Medische isotopen vervallen in de regel vrij snel en moeten, na productie, snel op
de plaats van bestemming geleverd kunnen worden. Het gaat om halfwaardetijden van
enkele uren tot enkele dagen. Voor een enkele isotoop geldt een langere halfwaardetijd.

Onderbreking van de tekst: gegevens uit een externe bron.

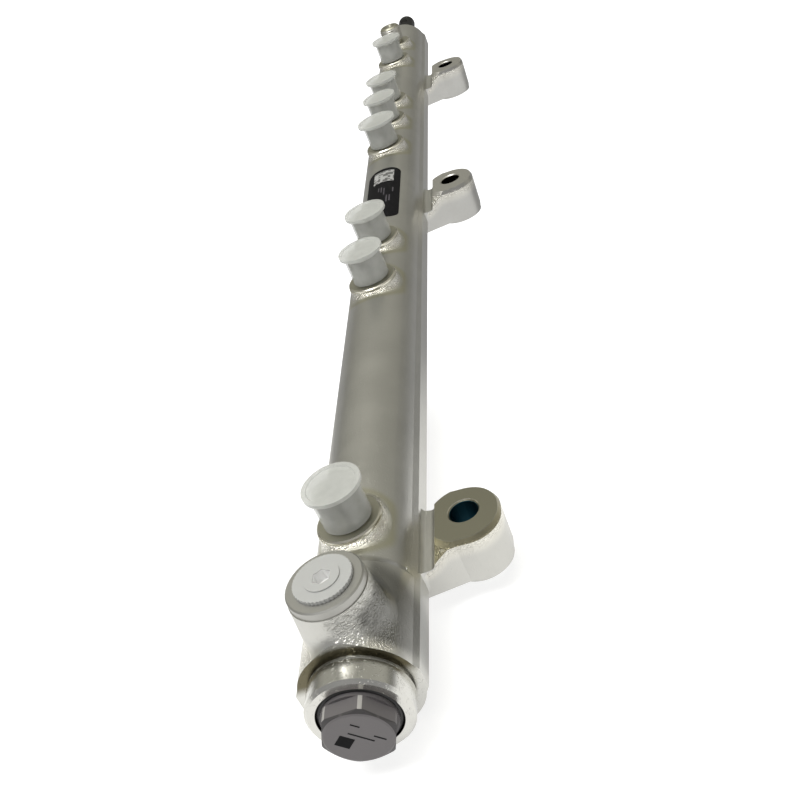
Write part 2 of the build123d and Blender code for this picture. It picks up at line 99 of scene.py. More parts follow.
@dataclass(frozen=True)
class RailLayout:
    """Where the rail's features lie, in millimetres, as the solids and their mounts give it.

    Attributes:
        axis_y: Sideways place of the rail's axis.
        axis_z: Height of the rail's axis.
        ports: Stations of the eight high-pressure ports along X.
        return_port: Station of the return port.
        lugs: Stations of the three bolt holes.
        spot_face: Height of the bolt seats above the lug feet.
        valve_face: Station of the limiting valve's outer end.
        cap_wall_foot: Height in the frame where a cap's sleeve ends in its thick end.
    """

    axis_y: float
    axis_z: float
    ports: tuple[float, ...]
    return_port: float
    lugs: tuple[float, ...]
    spot_face: float
    valve_face: float
    cap_wall_foot: float

    @classmethod
    def from_frame(cls) -> "RailLayout":
        """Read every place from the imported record's mounts and the nodes' boxes.

        Returns:
            The layout in millimetres.
        """
        mounts = {m["name"]: np.array(m["pos_m"]) / MM for m in frame["record"]["mounts"]}
        ports = [mounts[name] for name in sorted(mounts) if name.startswith("port_")]
        lugs = sorted(place[0] for name, place in mounts.items() if name.startswith("lug_bore"))
        spot = next(place for name, place in mounts.items() if name.startswith("bolt_seat"))
        seal_low, seal_high = (np.array(corner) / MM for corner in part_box("valve_seal_ring"))
        axis = (seal_low + seal_high) / 2
        return cls(
            axis_y=float(axis[1]),
            axis_z=float(axis[2]),
            ports=tuple(float(place[0]) for place in ports),
            return_port=float(mounts["return_port"][0]),
            lugs=tuple(float(x) for x in lugs),
            spot_face=float(spot[2]),
            valve_face=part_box("valve_housing")[0].x / MM,
            cap_wall_foot=float(ports[0][2]) - CAP_SEAT,
        )


# ---------------------------------------------------------------- meshes from arrays


def on_rail(layout: RailLayout, x: np.ndarray, radius: np.ndarray, angle: np.ndarray) -> np.ndarray:
    """Points about the rail's axis, from cylinder coordinates.

    The angle is measured from straight up towards -Y: y = axis - radius * sin(angle) and
    z = axis + radius * cos(angle).

    Args:
        layout: Where the rail's axis lies.
        x: Stations in millimetres.
        radius: Distances from the axis in millimetres.
        angle: Angles in radians.

    Returns:
        The points in metres, with the coordinates in the last dimension.
    """
    y = layout.axis_y - radius * np.sin(angle)
    z = layout.axis_z + radius * np.cos(angle)
    return np.stack(np.broadcast_arrays(x, y, z), axis=-1) * MM


def grid_faces(rows: int, columns: int, wrap_rows: bool = False, wrap_columns: bool = False) -> np.ndarray:
    """Quads of a grid of points stored row by row.

    Each quad joins a point with its neighbours in the next column, the next row and column,
    and the next row; a wrapped side joins its last points to its first.

    Args:
        rows: How many rows of points there are.
        columns: How many points there are in a row.
        wrap_rows: Whether the last row joins the first.
        wrap_columns: Whether the last column joins the first.

    Returns:
        An array of four point numbers a face.
    """
    i = np.arange(rows if wrap_rows else rows - 1)[:, None]
    j = np.arange(columns if wrap_columns else columns - 1)[None, :]
    nxt_i, nxt_j = (i + 1) % rows, (j + 1) % columns
    corners = [i * columns + j, i * columns + nxt_j, nxt_i * columns + nxt_j, nxt_i * columns + j]
    return np.stack(np.broadcast_arrays(*corners), axis=-1).reshape(-1, 4)


def mesh_object(name: str, points: np.ndarray, faces: np.ndarray, smooth: bool = True) -> Piece:
    """Put points and quads into a mesh object at the origin, merged and facing outwards.

    Args:
        name: Name of the piece.
        points: Places in metres.
        faces: Four point numbers a face.
        smooth: Whether the faces are shaded smooth.

    Returns:
        The new object, linked to the scene.
    """
    mesh = bpy.data.meshes.new(name)
    mesh.from_pydata(points.reshape(-1, 3).tolist(), [], faces.tolist())
    work = bmesh.new()
    work.from_mesh(mesh)
    bmesh.ops.remove_doubles(work, verts=work.verts, dist=MERGE)
    bmesh.ops.recalc_face_normals(work, faces=work.faces)
    work.to_mesh(mesh)
    work.free()
    mesh.polygons.foreach_set("use_smooth", np.full(len(mesh.polygons), smooth))
    piece = bpy.data.objects.new(name, mesh)
    bpy.context.scene.collection.objects.link(piece)
    return piece


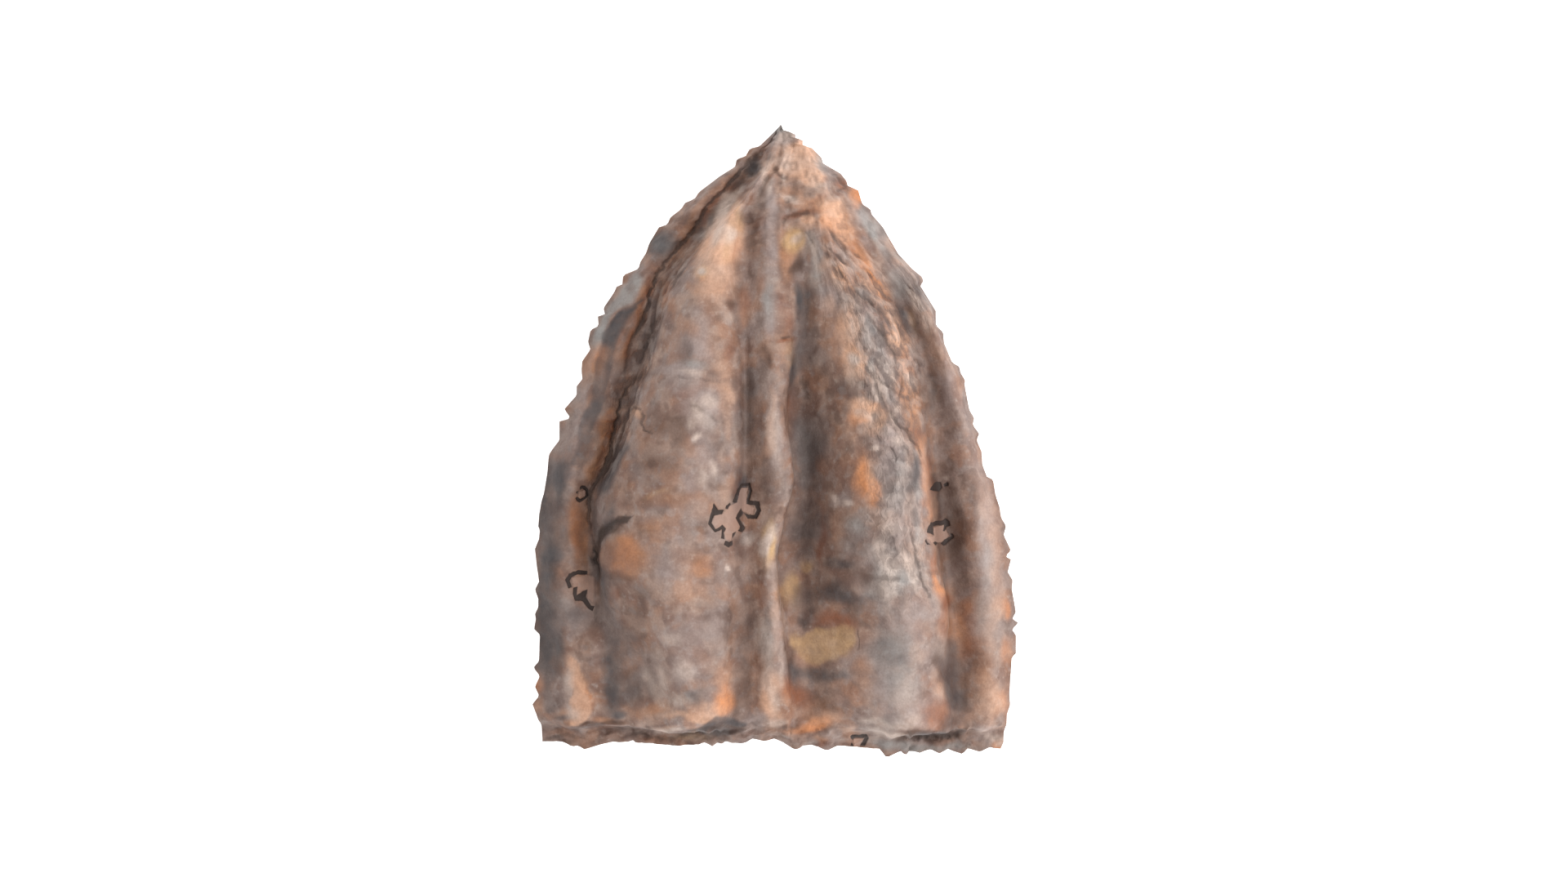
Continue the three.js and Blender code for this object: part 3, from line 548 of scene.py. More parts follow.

De reden om deze medische isotopen ook uit te zonderen van het vervoersverbod bij
glad wegdek is dat deze onderdeel uitmaken van een gehele zending radiofarmaceutica
en het, om logistieke redenen, niet wenselijk is deze daarvan te scheiden. Voor de
overige stoffen geldt dat zelfs een vertraging als gevolg van kortdurende gladheid
de effectiviteit beperkt van de betreffende stoffen. Daar komt bij dat de stoffen
degelijk verpakt zijn en dat, zelfs in het geval zich een ongeval met het transport
voordoet als gevolg van een glad wegdek, het uiterst onwaarschijnlijk is dat dit leidt
tot het vrijkomen van de betreffende stoffen. In de afweging van enerzijds een veilig
transport en anderzijds de noodzaak van een continue beschikbaarheid van de stoffen
voor medische toepassingen weegt het laatste het zwaarst. In de regel worden de stoffen
uitsluitend voor medische toepassingen vervoerd onder de UN nummers 2915, 3332 of
2910.
Onderdeel 2 voorziet in het vervallen van het inmiddels uitgewerkte artikel 10, achtste
lid, van hoofdstuk II van bijlage 2.
Onderdeel C
De wijzigingen in tabel 1 van bijlage 3 houden verband met de wijzigingen in het ADR.
Onderdeel D
Deze wijzigingen betreffen enkele wetstechnische aanpassingen.